The biggest structural problem on the Hill is that there is too much commercial space chasing too small of a population. The zoning of commercial districts occurred in an earlier era when residents couldn’t order off of Amazon, shop at large grocery stores, or hop in the car for a quick run to big box stores in other parts of the region.
The solution is to: 1) Rezone many of the commercial properties so that they can be converted to residential on the 2nd – 4th floors, and, 2) Update the Vacant Property Tax so that a vacant street level space triggers the increased tax rate.
These two simple changes will simultaneously create a new revenue opportunity for landlords on the upper floors and a financial disincentive for leaving the ground floor vacant.
David, those are two outstanding thoughts. First that Capitol Hill has too much commercial space for too small a population, and second, that easing the conversion of commercial space to residential is worth considering. After all, the neighborhood used to have many more corner stories and other commercial activities that are now residential. The movie theater property at the corner of 11th and NC SE became a townhouse complex in the early 1970s. The corner store at 10th and NC SE became a dentist’s office in the mid-1970s, and is now a residence.

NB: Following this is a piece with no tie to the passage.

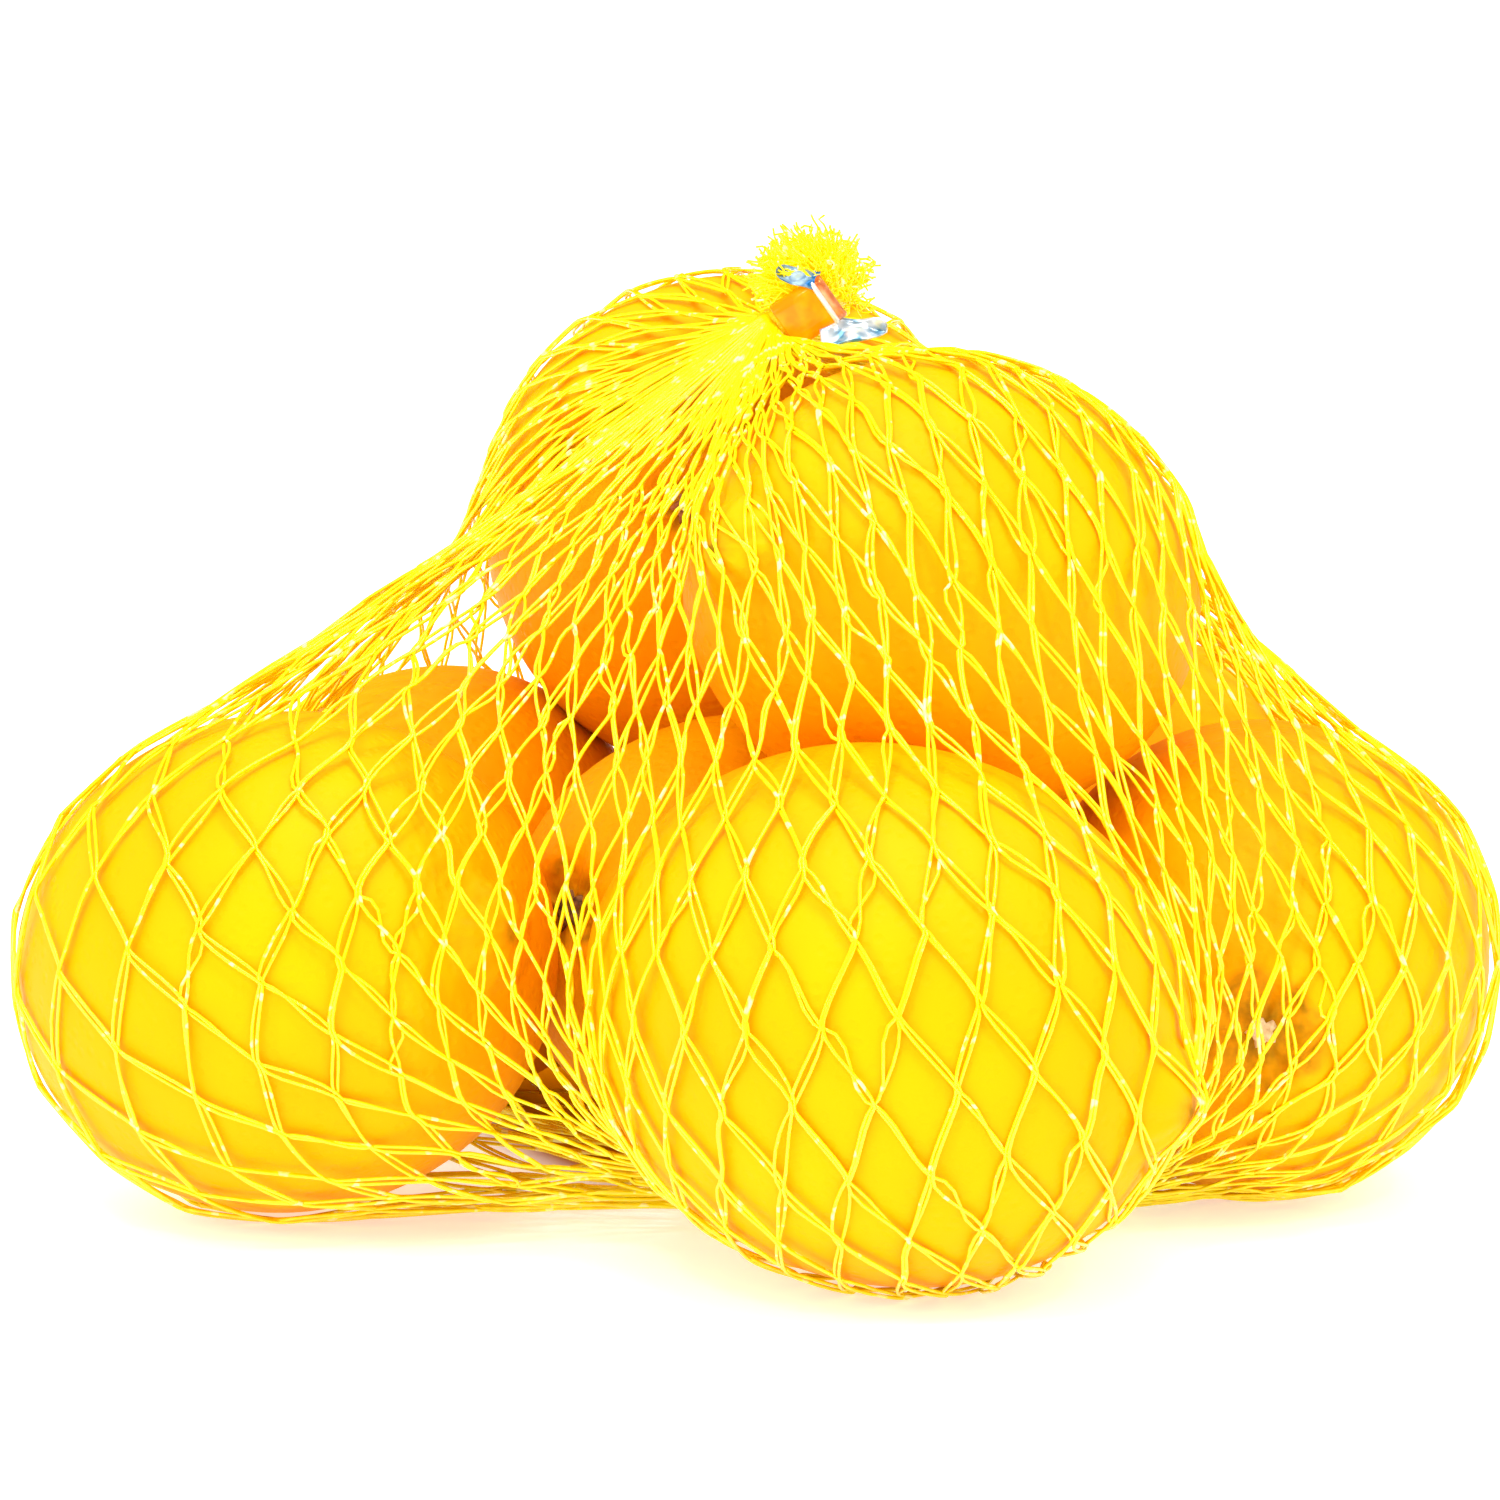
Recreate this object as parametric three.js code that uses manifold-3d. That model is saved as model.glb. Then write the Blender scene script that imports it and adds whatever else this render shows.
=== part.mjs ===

The separate topic, more controversial and more intractable, is who should be leasing the commercial spaces. This is where taste, snobbery, classism, and race often rear their annoying heads. Dan
I believe any commercial building can be re-purposed for residential. So, no issue there. In fact, lots of residential development on or immediately off of 8th St now (including the old garage on E St.).
I’m not sure I’m into a vacant property tax. It just drives down the value of buildings if you are forcing landlords into long-term leases that they don’t want.
More generally, I have always found the combination of very aggressive historical preservation regulation / enforcement and vacant property taxes to be appalling both morally and in terms of public policy. Not everyone can afford to pay for the exquisitely precise requirements that so excite our betters in the Restoration Society.